Hacker News new | ask | show | jobs
by kakali 1786 days ago
"Linear Algebra Done Right" https://linear.axler.net/

There's a compact and free form on the book on that page.

4 comments

Heed Axler's warning; the compact version is meant as a refresher, not a book to learn from.

> Linear Algebra Abridged is generated from Linear Algebra Done Right (third edition) by excluding all proofs, examples, and exercises, along with most comments. Learning linear algebra without proofs, examples, and exercises is probably impossible. Thus this abridged version should not substitute for the full book. However, this abridged version may be useful to students seeking to review the statements of the main results of linear algebra.

Maybe you previously worked through the full LADR (or some other math-major linear algebra book like the older, classic Halmos), but your memory is fuzzy. That might be a use for it.

Still, I don't know why you'd read through a 150 page refresher rather than the full book. If you can't afford it, the 3rd edition is on libgen like most other textbooks.

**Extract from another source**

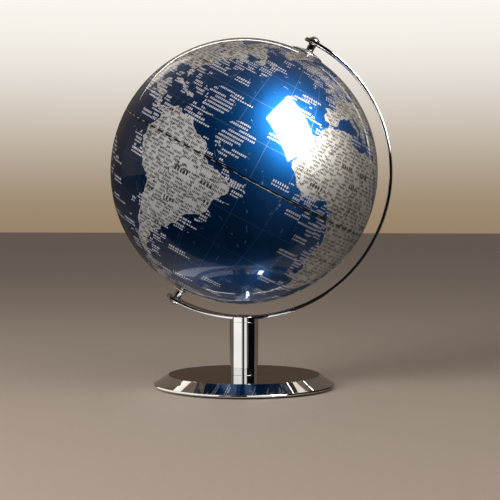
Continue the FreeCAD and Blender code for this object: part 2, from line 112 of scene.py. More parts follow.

The book is not easy. It's more like a traditional textbook, albeit a great one. In my experience, the book is great at showing how seemingly hard concepts can be systematically developed, layer by layer, under the framework of vector space and linear transformation. When reading the book, I often marveled like this: that's it? Wow! A few references to the previously listed theorems and definitions and this is proved?
Axler is not easy. (At least, I did not find it easy.)
I think that book is usually recommended as a good book to learn from after you've already been through a course in linear algebra.
Axler won't really teach you to calculate though.
Axler's approach puts the cart behind the horse where it belongs. Learning to do row reduction by hand is a really pointless exercise that misses the forest for the trees. But if want want the nitty gritty on computation, Golub and Van Loans "Matrix Computations" is pretty classic.
Only if you want to be a real mathematician. Most people don't and are better served by learning to calculate, since that teaches you how the techniques of linear algebra are applied.

You actually do need to learn to do row reduction by hand because it teaches you what is going on. Same reason you need to learn to integrate by hand even though you'll never do it again after your coursework.

BTW, I learned linear algebra from Axler first, so I have some basis for comparison. There is a reason Axler is not considered an introductory text even though it is not very hard.